=== SUPPLIED DATA ===

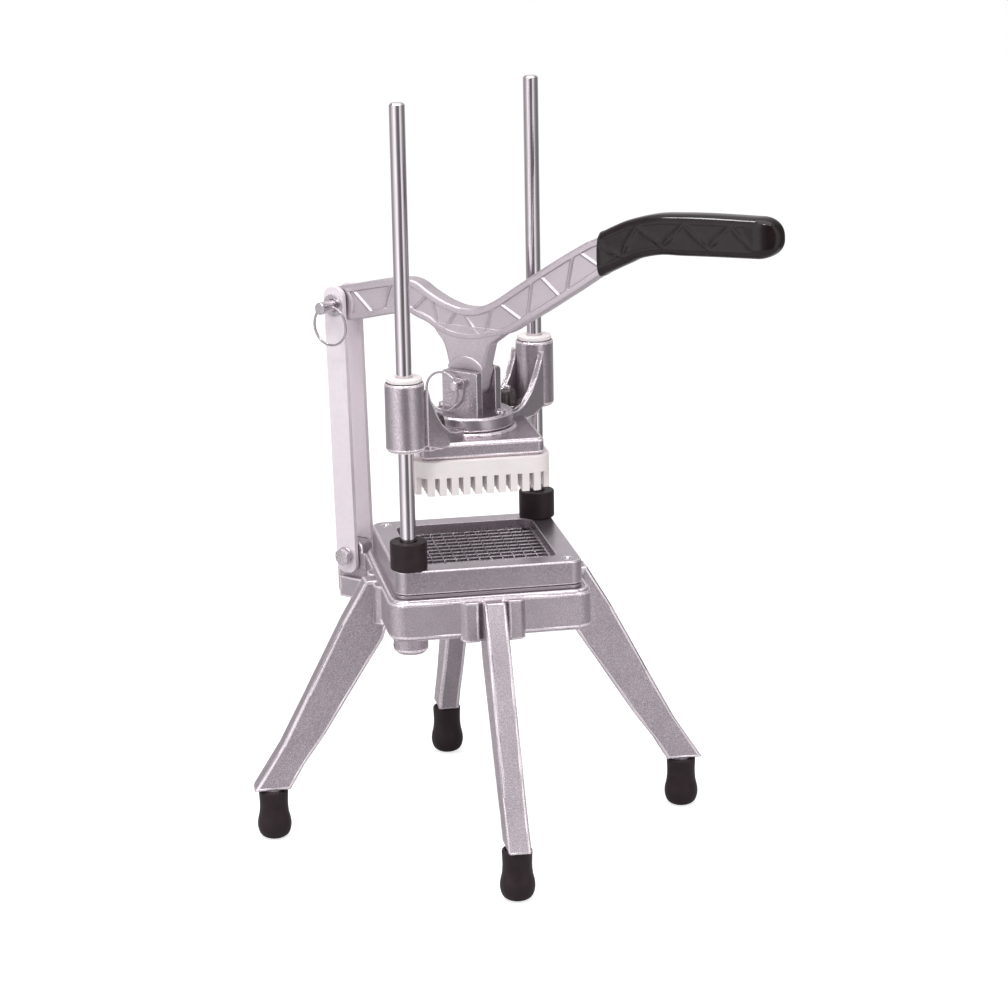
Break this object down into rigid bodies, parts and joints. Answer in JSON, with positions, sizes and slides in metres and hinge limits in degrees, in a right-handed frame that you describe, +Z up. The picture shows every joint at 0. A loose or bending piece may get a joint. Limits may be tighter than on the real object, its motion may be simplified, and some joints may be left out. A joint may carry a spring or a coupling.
{
  "type": "potato chip cutter",
  "caption": "Hand lever potato chip cutter: four-legged cast stand, square blade grid, toothed pusher block on twin guide rods, long grip lever with link bars.",
  "frame": {"origin": "on the floor, under the middle of the outline box; the middle of the blade grid and the two guide rods stand 72.5 mm toward -X from it", "axes": "+Z up along the guide rods, +X toward the lever's grip, the rods stand at plus and minus Y, and the lever swings in the XZ plane"},
  "size_m": [0.4302, 0.2784, 0.6137],
  "materials": {
    "cast_aluminium": "sand cast, fine grain with a faint sparkle",
    "machined_aluminium": "polished",
    "bar_steel": "pale, satin",
    "bright_steel": "polished",
    "blade_steel": "ground",
    "dark_metal": "dark satin",
    "rubber": "dark, slightly brown",
    "grip_vinyl": "glossy dip coating",
    "nylon": "white, satin"
  },
  "bodies": {
    "base": {"base_casting": "cast_aluminium", "foot_front_right": "rubber", "foot_rear_right": "rubber", "foot_rear_left": "rubber", "foot_front_left": "rubber", "clamp_plate": "machined_aluminium", "blade_frame": "cast_aluminium", "blade_set_notched": "blade_steel", "blade_set_slim": "blade_steel", "guide_rod_near": "bright_steel", "guide_rod_far": "bright_steel", "stop_collar_near": "rubber", "stop_collar_far": "rubber", "rod_set_screw_near": "bright_steel", "rod_set_screw_far": "bright_steel", "frame_screw_link_side": "bright_steel", "frame_screw_grip_side": "bright_steel"},
    "head": {"head_casting": "cast_aluminium", "clevis": "machined_aluminium", "clevis_screw_link_side": "bright_steel", "clevis_screw_grip_side": "bright_steel", "pusher_block": "nylon", "upper_bushing_near": "nylon", "upper_bushing_far": "nylon", "lower_bushing_near": "nylon", "lower_bushing_far": "nylon", "pusher_stud_near": "bright_steel", "pusher_stud_far": "bright_steel", "pusher_washer_near": "bright_steel", "pusher_washer_far": "bright_steel", "thumb_nut_near": "dark_metal", "thumb_nut_far": "dark_metal", "cross_pin": "bright_steel"},
    "lever_body": {"lever": "cast_aluminium", "lever_grip": "grip_vinyl"},
    "link": {"link_bar_near": "bar_steel", "link_bar_far": "bar_steel", "link_foot_bolt": "bright_steel", "link_foot_nut": "bright_steel", "link_foot_washer": "bright_steel", "tail_pin": "bright_steel", "tail_pin_tip": "bright_steel", "tail_pin_washer": "bright_steel"},
    "tail_ring": {"tail_pin_ring": "bright_steel"},
    "cross_ring": {"cross_pin_ring": "bright_steel"}
  },
  "joints": [
    {"name": "head_slide", "type": "slide", "parent": "base", "child": "head", "axis": [0, 0, 1], "range_m": [-0.0733, 0.05]},
    {"name": "lever_pivot", "type": "hinge", "parent": "head", "child": "lever_body", "pos_m": [-0.0725, 0, 0.3785], "axis": [0, -1, 0], "range_deg": [-32.25, 22]},
    {"name": "link_swing", "type": "hinge", "parent": "base", "child": "link", "pos_m": [-0.1965, 0, 0.215], "axis": [0, -1, 0], "range_deg": [-9.68, 6.6]},
    {"name": "tail_ring_swing", "type": "hinge", "parent": "link", "child": "tail_ring", "pos_m": [-0.2013, -0.0274, 0.4292], "axis": [-0.8912, 0, -0.4536], "range_deg": [-18, 90]},
    {"name": "cross_ring_swing", "type": "hinge", "parent": "head", "child": "cross_ring", "pos_m": [-0.0725, -0.0214, 0.3785], "axis": [-0.4228, 0, 0.9062], "range_deg": [-5, 85]}
  ],
  "couplings": [
    {"joint": "lever_pivot", "follows": "head_slide", "rad_per_m": 7.6794},
    {"joint": "link_swing", "follows": "head_slide", "rad_per_m": 2.3038}
  ]
}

===

**GIVEN TASK:**
Reproduce the listing shown above in its entirety, exactly.

**COMPLETED EXERCISE:**
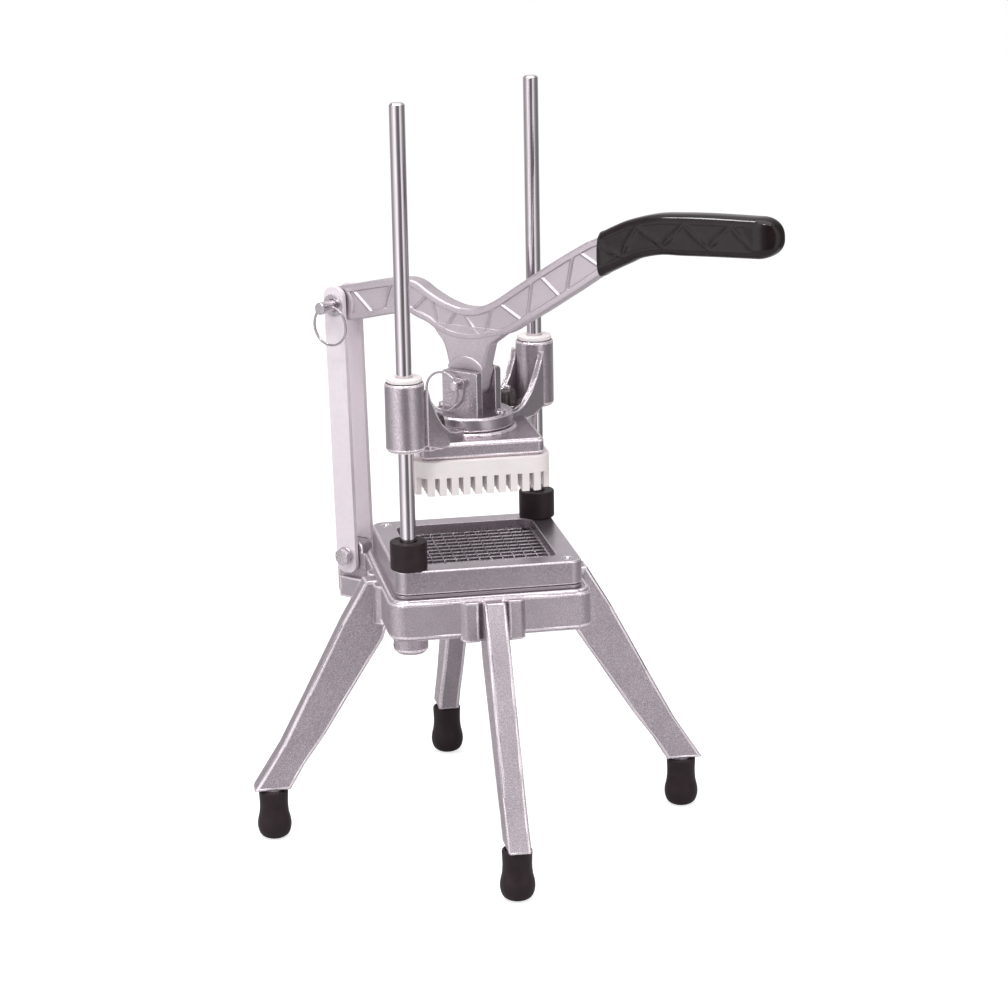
Break this object down into rigid bodies, parts and joints. Answer in JSON, with positions, sizes and slides in metres and hinge limits in degrees, in a right-handed frame that you describe, +Z up. The picture shows every joint at 0. A loose or bending piece may get a joint. Limits may be tighter than on the real object, its motion may be simplified, and some joints may be left out. A joint may carry a spring or a coupling.
{
  "type": "potato chip cutter",
  "caption": "Hand lever potato chip cutter: four-legged cast stand, square blade grid, toothed pusher block on twin guide rods, long grip lever with link bars.",
  "frame": {"origin": "on the floor, under the middle of the outline box; the middle of the blade grid and the two guide rods stand 72.5 mm toward -X from it", "axes": "+Z up along the guide rods, +X toward the lever's grip, the rods stand at plus and minus Y, and the lever swings in the XZ plane"},
  "size_m": [0.4302, 0.2784, 0.6137],
  "materials": {
    "cast_aluminium": "sand cast, fine grain with a faint sparkle",
    "machined_aluminium": "polished",
    "bar_steel": "pale, satin",
    "bright_steel": "polished",
    "blade_steel": "ground",
    "dark_metal": "dark satin",
    "rubber": "dark, slightly brown",
    "grip_vinyl": "glossy dip coating",
    "nylon": "white, satin"
  },
  "bodies": {
    "base": {"base_casting": "cast_aluminium", "foot_front_right": "rubber", "foot_rear_right": "rubber", "foot_rear_left": "rubber", "foot_front_left": "rubber", "clamp_plate": "machined_aluminium", "blade_frame": "cast_aluminium", "blade_set_notched": "blade_steel", "blade_set_slim": "blade_steel", "guide_rod_near": "bright_steel", "guide_rod_far": "bright_steel", "stop_collar_near": "rubber", "stop_collar_far": "rubber", "rod_set_screw_near": "bright_steel", "rod_set_screw_far": "bright_steel", "frame_screw_link_side": "bright_steel", "frame_screw_grip_side": "bright_steel"},
    "head": {"head_casting": "cast_aluminium", "clevis": "machined_aluminium", "clevis_screw_link_side": "bright_steel", "clevis_screw_grip_side": "bright_steel", "pusher_block": "nylon", "upper_bushing_near": "nylon", "upper_bushing_far": "nylon", "lower_bushing_near": "nylon", "lower_bushing_far": "nylon", "pusher_stud_near": "bright_steel", "pusher_stud_far": "bright_steel", "pusher_washer_near": "bright_steel", "pusher_washer_far": "bright_steel", "thumb_nut_near": "dark_metal", "thumb_nut_far": "dark_metal", "cross_pin": "bright_steel"},
    "lever_body": {"lever": "cast_aluminium", "lever_grip": "grip_vinyl"},
    "link": {"link_bar_near": "bar_steel", "link_bar_far": "bar_steel", "link_foot_bolt": "bright_steel", "link_foot_nut": "bright_steel", "link_foot_washer": "bright_steel", "tail_pin": "bright_steel", "tail_pin_tip": "bright_steel", "tail_pin_washer": "bright_steel"},
    "tail_ring": {"tail_pin_ring": "bright_steel"},
    "cross_ring": {"cross_pin_ring": "bright_steel"}
  },
  "joints": [
    {"name": "head_slide", "type": "slide", "parent": "base", "child": "head", "axis": [0, 0, 1], "range_m": [-0.0733, 0.05]},
    {"name": "lever_pivot", "type": "hinge", "parent": "head", "child": "lever_body", "pos_m": [-0.0725, 0, 0.3785], "axis": [0, -1, 0], "range_deg": [-32.25, 22]},
    {"name": "link_swing", "type": "hinge", "parent": "base", "child": "link", "pos_m": [-0.1965, 0, 0.215], "axis": [0, -1, 0], "range_deg": [-9.68, 6.6]},
    {"name": "tail_ring_swing", "type": "hinge", "parent": "link", "child": "tail_ring", "pos_m": [-0.2013, -0.0274, 0.4292], "axis": [-0.8912, 0, -0.4536], "range_deg": [-18, 90]},
    {"name": "cross_ring_swing", "type": "hinge", "parent": "head", "child": "cross_ring", "pos_m": [-0.0725, -0.0214, 0.3785], "axis": [-0.4228, 0, 0.9062], "range_deg": [-5, 85]}
  ],
  "couplings": [
    {"joint": "lever_pivot", "follows": "head_slide", "rad_per_m": 7.6794},
    {"joint": "link_swing", "follows": "head_slide", "rad_per_m": 2.3038}
  ]
}